-- BEGIN DATASET EXTRACT --

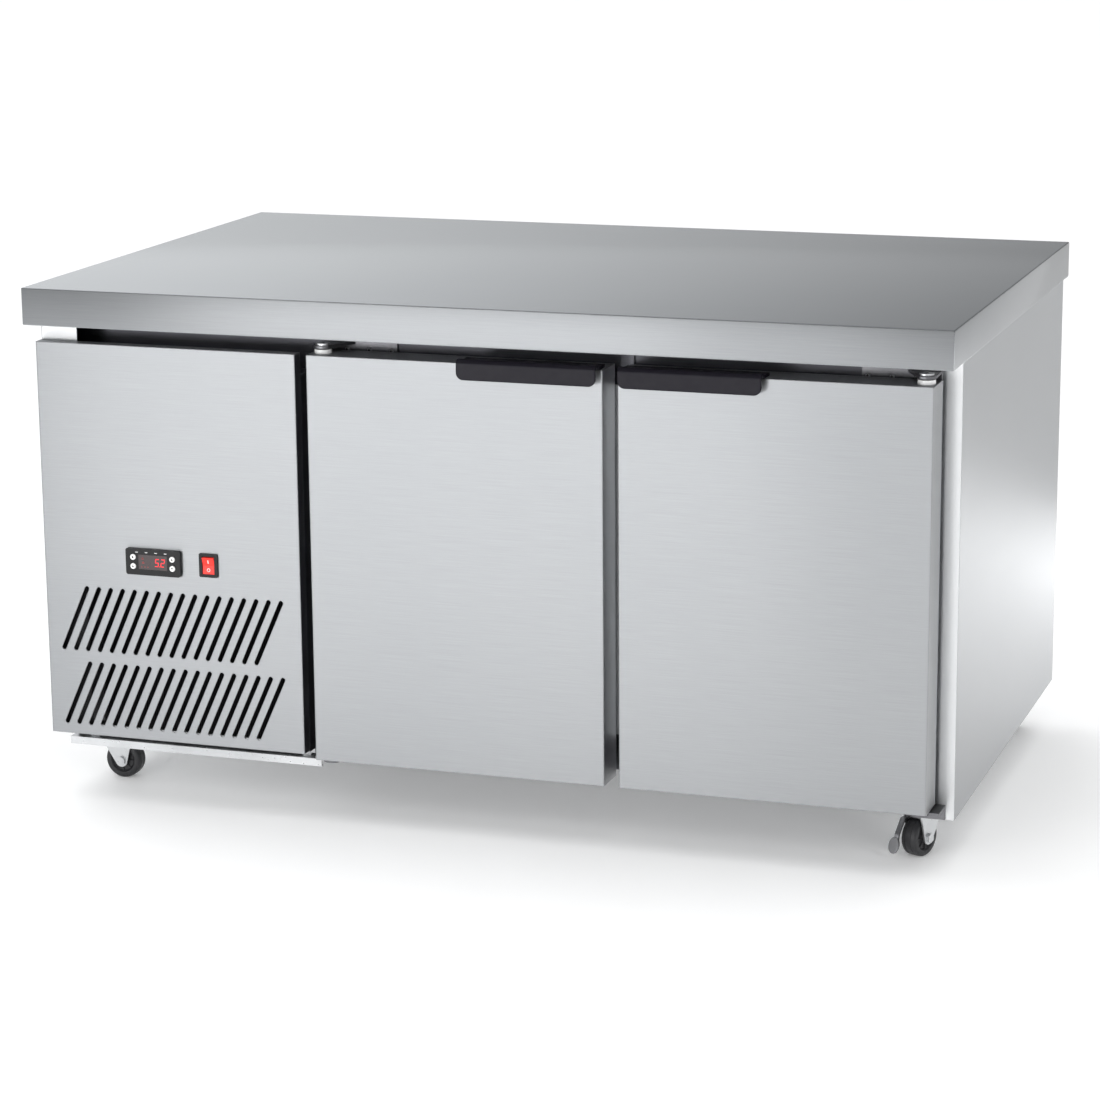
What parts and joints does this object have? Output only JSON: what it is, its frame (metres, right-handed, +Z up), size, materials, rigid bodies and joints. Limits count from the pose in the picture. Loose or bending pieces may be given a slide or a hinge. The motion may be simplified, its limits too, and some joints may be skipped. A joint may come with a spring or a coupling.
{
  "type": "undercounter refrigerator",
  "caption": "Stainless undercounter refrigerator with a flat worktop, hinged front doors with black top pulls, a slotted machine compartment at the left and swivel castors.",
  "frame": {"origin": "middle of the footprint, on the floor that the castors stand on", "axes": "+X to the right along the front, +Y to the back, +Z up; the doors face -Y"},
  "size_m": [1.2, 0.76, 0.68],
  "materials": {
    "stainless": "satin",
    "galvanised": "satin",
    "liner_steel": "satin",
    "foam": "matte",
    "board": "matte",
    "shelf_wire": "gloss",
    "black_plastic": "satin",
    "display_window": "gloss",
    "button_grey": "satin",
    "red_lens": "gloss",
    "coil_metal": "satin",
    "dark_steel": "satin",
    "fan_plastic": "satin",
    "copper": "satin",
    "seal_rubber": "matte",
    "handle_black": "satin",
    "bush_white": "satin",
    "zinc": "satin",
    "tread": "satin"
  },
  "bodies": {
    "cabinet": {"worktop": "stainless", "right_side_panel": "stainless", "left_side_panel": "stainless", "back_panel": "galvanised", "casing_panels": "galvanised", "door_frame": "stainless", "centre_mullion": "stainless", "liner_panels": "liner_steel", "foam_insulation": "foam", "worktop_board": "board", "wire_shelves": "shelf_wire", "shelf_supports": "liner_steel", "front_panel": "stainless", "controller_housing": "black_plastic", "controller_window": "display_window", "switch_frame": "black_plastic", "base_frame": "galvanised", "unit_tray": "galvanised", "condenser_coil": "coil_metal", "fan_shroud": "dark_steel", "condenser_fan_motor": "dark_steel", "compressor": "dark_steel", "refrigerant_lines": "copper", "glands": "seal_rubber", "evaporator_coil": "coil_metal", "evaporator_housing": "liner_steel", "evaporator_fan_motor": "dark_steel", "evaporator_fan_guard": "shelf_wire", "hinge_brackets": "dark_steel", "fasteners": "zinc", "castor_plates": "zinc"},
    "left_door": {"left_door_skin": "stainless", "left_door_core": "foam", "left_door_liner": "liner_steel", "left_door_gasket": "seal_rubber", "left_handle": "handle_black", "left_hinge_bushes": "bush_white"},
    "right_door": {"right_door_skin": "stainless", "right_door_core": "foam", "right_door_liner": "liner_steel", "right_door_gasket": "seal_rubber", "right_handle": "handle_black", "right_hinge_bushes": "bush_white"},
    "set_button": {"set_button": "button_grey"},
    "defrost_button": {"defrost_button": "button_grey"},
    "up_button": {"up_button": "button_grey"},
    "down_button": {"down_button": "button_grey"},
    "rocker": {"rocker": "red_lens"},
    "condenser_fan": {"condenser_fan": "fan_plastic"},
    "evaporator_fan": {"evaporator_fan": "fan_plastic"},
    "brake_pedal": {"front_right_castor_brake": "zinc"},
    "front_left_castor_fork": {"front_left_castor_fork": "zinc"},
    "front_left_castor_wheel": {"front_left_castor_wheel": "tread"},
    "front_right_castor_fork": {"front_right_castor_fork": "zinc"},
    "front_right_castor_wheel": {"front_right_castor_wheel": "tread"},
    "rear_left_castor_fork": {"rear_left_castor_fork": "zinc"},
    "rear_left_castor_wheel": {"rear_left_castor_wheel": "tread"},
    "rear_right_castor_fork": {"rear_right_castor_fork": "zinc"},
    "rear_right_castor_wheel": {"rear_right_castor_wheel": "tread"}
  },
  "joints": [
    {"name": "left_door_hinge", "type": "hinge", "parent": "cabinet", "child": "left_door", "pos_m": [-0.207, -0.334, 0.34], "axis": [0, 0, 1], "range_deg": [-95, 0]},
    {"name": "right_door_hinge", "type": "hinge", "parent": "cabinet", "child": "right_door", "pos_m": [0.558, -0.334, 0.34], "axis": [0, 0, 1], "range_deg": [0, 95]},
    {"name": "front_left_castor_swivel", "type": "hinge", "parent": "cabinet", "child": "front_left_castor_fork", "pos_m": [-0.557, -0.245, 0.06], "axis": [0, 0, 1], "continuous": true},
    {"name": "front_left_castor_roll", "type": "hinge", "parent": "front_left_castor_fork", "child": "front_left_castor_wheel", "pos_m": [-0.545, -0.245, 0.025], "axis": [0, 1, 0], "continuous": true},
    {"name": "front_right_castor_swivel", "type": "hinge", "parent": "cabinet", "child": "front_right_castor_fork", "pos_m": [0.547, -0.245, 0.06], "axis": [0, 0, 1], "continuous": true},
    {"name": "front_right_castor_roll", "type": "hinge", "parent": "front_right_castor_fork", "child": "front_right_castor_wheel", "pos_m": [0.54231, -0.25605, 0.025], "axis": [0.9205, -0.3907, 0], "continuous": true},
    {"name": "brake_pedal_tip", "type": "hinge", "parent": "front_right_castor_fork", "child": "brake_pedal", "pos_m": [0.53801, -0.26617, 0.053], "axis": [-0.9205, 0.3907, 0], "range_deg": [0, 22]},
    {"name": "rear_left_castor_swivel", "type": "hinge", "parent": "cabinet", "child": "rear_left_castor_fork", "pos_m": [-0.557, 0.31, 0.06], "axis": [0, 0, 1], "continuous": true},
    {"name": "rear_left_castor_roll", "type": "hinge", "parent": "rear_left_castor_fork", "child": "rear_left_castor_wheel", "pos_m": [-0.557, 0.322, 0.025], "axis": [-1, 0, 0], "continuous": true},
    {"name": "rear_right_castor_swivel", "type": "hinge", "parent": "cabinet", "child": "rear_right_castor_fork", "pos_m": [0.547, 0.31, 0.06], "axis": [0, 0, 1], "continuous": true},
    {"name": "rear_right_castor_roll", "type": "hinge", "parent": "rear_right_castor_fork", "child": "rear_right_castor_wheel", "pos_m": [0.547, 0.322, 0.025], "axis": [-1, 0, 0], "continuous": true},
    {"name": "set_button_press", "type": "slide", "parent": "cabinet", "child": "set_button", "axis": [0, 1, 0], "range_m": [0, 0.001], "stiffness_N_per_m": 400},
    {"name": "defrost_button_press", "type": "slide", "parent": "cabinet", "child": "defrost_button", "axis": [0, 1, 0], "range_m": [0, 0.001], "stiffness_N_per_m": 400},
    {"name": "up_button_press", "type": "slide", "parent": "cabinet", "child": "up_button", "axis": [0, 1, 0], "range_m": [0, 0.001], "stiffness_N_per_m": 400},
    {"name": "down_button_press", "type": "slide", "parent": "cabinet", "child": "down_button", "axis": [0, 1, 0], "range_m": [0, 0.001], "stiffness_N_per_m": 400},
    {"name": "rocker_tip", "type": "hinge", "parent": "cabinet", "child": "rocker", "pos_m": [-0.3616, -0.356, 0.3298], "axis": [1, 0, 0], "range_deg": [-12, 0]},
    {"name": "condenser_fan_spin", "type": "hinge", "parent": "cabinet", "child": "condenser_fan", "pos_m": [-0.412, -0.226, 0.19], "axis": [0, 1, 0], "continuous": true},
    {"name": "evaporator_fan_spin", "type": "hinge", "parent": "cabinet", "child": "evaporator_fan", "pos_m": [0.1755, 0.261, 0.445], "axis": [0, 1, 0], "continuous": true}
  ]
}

-- END DATASET EXTRACT --

** WHAT TO PRODUCE **
Pull out all lines in the data above that include "joints".

** TASK OUTPUT **
What parts and joints does this object have? Output only JSON: what it is, its frame (metres, right-handed, +Z up), size, materials, rigid bodies and joints. Limits count from the pose in the picture. Loose or bending pieces may be given a slide or a hinge. The motion may be simplified, its limits too, and some joints may be skipped. A joint may come with a spring or a coupling.
  "joints": [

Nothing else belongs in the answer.